Simon Busuttil: MPs obliged to vote according to party line on gay marriage

Simon Busuttil said that while MPs were free to voice their disagreement, the party needed to remain united for the common good on the issue of marital equality

Opposition MPs should vote in favour of the marriage equality in the interest of party unity, said Simon Busuttil
Opposition MPs should vote in favour of the marriage equality in the interest of party unity, said Simon Busuttil

Nationalist Party leader Simon Busuttil has insisted that MPs were obliged to vote according to the party’s official position and to work towards a united party.

Speaking during an interview on Radio 101, Busuttil stressed that while parliamentary group members were free to speak their mind, even in parliament, it did not make sense for the party to be divided, “as Joseph Muscat wants it to be”.

The PN leader said that the PN had opted to support the bill for a number reasons, chief among which was the fact that, upon the introduction of civil unions in 2014, same-sex couples had already been given all the rights conferred by marriage.

“At this point, it is no longer a question of gay marriage but one of respecting people,” he explained.

He insisted that the PN must recognise that the LGBTIQ community deserves rights had by everyone else, pointing out that anyone could knew someone who was had a sexual orientation that was not identical to theirs while questioning why parents to LGBTIQ children should be forced to tell them they were not deserving of these rights.

Busuttil emphasised that while the issue was a sensitive one for those with strong religious convictions, politicians needed to rise above what the church was demanding and to think of their responsibility as legislators.

“In my opinion, the greatest common good is for us to vote in favour of this law in parliament because we must be there for everyone, irrespective of their religious beliefs,” said Busuttil.

FIAU dismissals

Asked about the dismissal of high-ranking FIAU officials last week, Busuttil the country could only retain a sense of justice if the Nationalist Party remained vigilant.

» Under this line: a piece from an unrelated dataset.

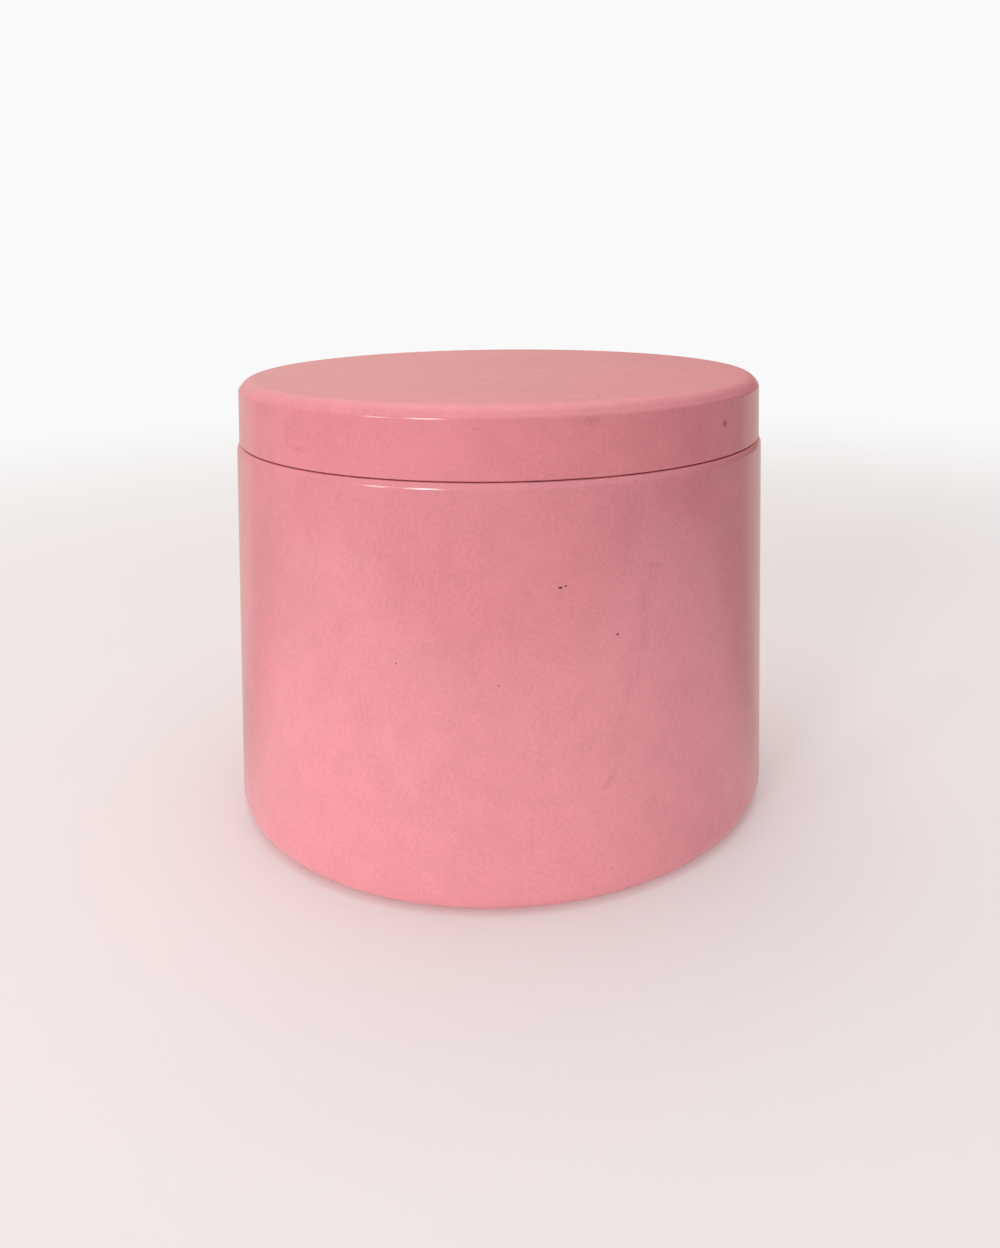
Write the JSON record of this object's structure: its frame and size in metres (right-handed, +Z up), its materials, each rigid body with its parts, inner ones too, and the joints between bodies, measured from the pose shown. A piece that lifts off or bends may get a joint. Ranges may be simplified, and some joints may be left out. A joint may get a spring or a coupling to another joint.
{
  "type": "candle tin",
  "caption": "Round seamless metal tin with a flush slip lid over a stepped-in neck, for pouring and storing a container candle.",
  "frame": {"origin": "centre of the base, in the plane of the ring that the tin stands on", "axes": "+Z up along the tin's own axis, from the base to the lid; X and Y are any two level directions, because the tin is round"},
  "size_m": [0.078, 0.078, 0.0615],
  "materials": {
    "body_paint": "satin pink enamel on tinplate",
    "lid_paint": "satin pink enamel on tinplate"
  },
  "bodies": {
    "tin": {"tin_body": "body_paint"},
    "lid": {"lid": "lid_paint"}
  },
  "joints": [
    {"name": "lid_lift", "type": "slide", "parent": "tin", "child": "lid", "axis": [0, 0, 1], "range_m": [0, 0.045]}
  ]
}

He said he hoped for that the magisterial inquiries currently underway to be completed as quickly as possible so that the nation can know the “whole truth”. Furthermore, he said the PN would continue insisting that Konrad Mizzi and Keith Schembri had opened companies in Panama in order to engage in corrupt practices.

Busuttil accused Muscat of disrupting the rule of law by introducing a mentality whereby the law did not apply to everyone in the same way.

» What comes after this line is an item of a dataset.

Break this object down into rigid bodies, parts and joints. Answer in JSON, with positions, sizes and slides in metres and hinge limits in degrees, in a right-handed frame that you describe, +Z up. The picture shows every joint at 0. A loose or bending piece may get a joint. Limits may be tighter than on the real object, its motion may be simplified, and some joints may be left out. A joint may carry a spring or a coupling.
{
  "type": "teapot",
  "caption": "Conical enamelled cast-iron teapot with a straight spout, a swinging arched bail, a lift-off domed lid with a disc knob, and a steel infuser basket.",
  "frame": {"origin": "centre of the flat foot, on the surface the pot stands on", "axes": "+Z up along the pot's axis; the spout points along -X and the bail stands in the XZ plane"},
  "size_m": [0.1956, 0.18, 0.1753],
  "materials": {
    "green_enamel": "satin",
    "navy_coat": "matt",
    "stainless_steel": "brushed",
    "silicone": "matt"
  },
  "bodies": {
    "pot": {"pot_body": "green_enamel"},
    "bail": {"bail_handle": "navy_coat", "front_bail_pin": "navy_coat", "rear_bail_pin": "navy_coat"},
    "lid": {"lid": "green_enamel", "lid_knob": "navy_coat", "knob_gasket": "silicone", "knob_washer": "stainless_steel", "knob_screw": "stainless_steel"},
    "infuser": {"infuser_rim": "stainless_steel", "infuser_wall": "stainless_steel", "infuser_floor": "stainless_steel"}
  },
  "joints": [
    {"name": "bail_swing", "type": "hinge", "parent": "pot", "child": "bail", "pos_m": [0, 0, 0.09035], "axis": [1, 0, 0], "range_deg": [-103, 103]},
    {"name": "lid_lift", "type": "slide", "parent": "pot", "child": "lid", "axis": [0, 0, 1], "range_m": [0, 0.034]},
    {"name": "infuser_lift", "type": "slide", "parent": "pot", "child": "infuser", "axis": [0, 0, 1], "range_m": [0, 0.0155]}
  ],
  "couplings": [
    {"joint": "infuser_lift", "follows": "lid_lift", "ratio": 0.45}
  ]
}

Referring to the two dismissals, Busuttil said they showed that those who did their job would be sacked or face retribution.

Finally, Busuttil said the PN had set up a team to investigate potential vote-buying tactics before the last election, including “over 1,000 government jobs in Gozo as well as thousands of promotions and other jobs.

He said the Opposition, and the media, would remain persistent and the only guarantee for the country’s democracy to remain intact over the next five years.